Don’t be emotionally attached to your failures. If failure is to be expected in the course of every worthwhile endeavor, why be emotionally attached to it. Emotional attachment usually occurs when we wait too long to fail because we become too invested in the current path we are taking. Think how absurd it will be for a baby to be emotionally attached to the fact that they fell yesterday when they tried to walk.
Never see failure as the end, but rather a new beginning. Unless you have completely given up on success, failure should never be seen as an end. It is a process to get to your desired end. Sometimes what appears to be a dead end only gives us the certainty to go a different way.
Where appropriate, share your failures with those you love.Contribute your failures to the world’s collective pool of knowledge. Since you have certainly benefitted from your knowledge of other people’s failures, give back by sharing yours so others can avoid those same pitfalls.
Analyze your failures before moving on. The only dumb thing you can do about failure is to repeat it. So analyze your failures. Understand the parameters that caused them to occur. Write down the lessons you have learned from them so you remember not to repeat them.
Adopt a positive mindset about failure.

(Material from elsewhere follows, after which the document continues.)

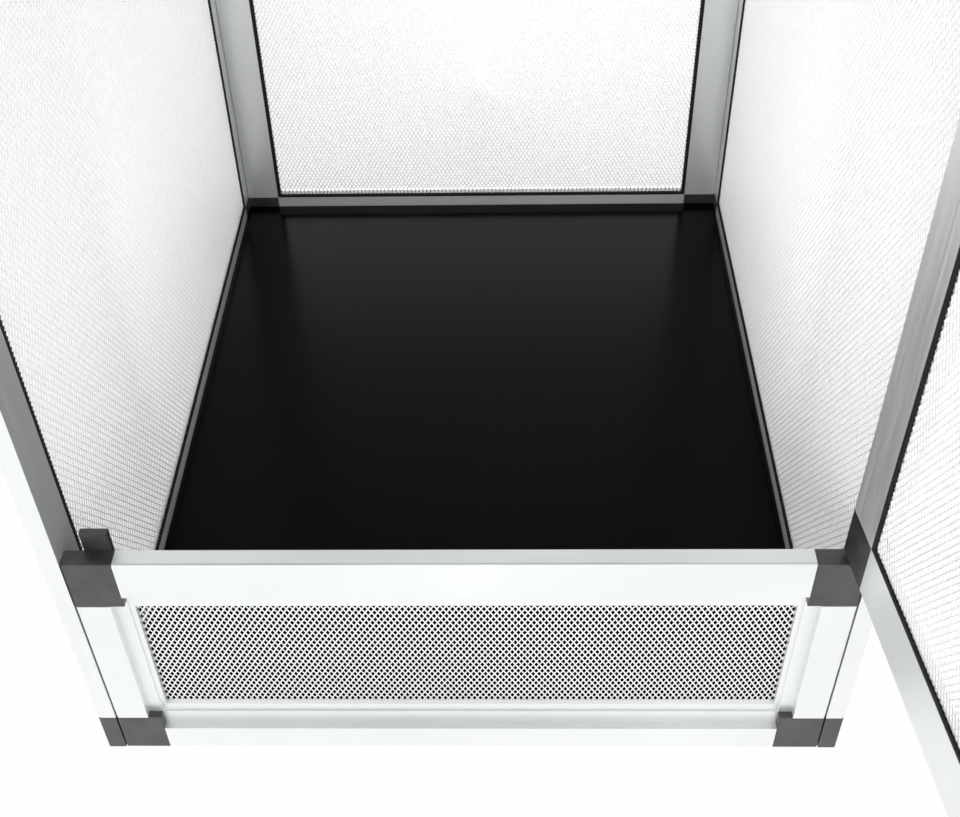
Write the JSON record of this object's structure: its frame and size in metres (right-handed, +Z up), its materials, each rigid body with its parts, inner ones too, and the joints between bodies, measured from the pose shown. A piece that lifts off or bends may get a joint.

Think of failure like playing video games. Save your place and try again another day. Gamers don’t get mad or hate themselves because they couldn’t get through a level the first time around. They just keep trying until they overcome it.
Allow enough time for things to work. Sometimes we believe we have failed not because failure has occurred, but because we are too impatient to wait for success. If through previous failures you have figured out a reasonably reliable path to success, stay on that path long enough to allow that success to be realized.
Reserve the right to be smarter tomorrow than you are today. Finally, let others know you are not perfect; that you will make mistakes. Be humble and teachable. Don’t be afraid to admit you were wrong about something. Strive to learn every day to do better than you did yesterday.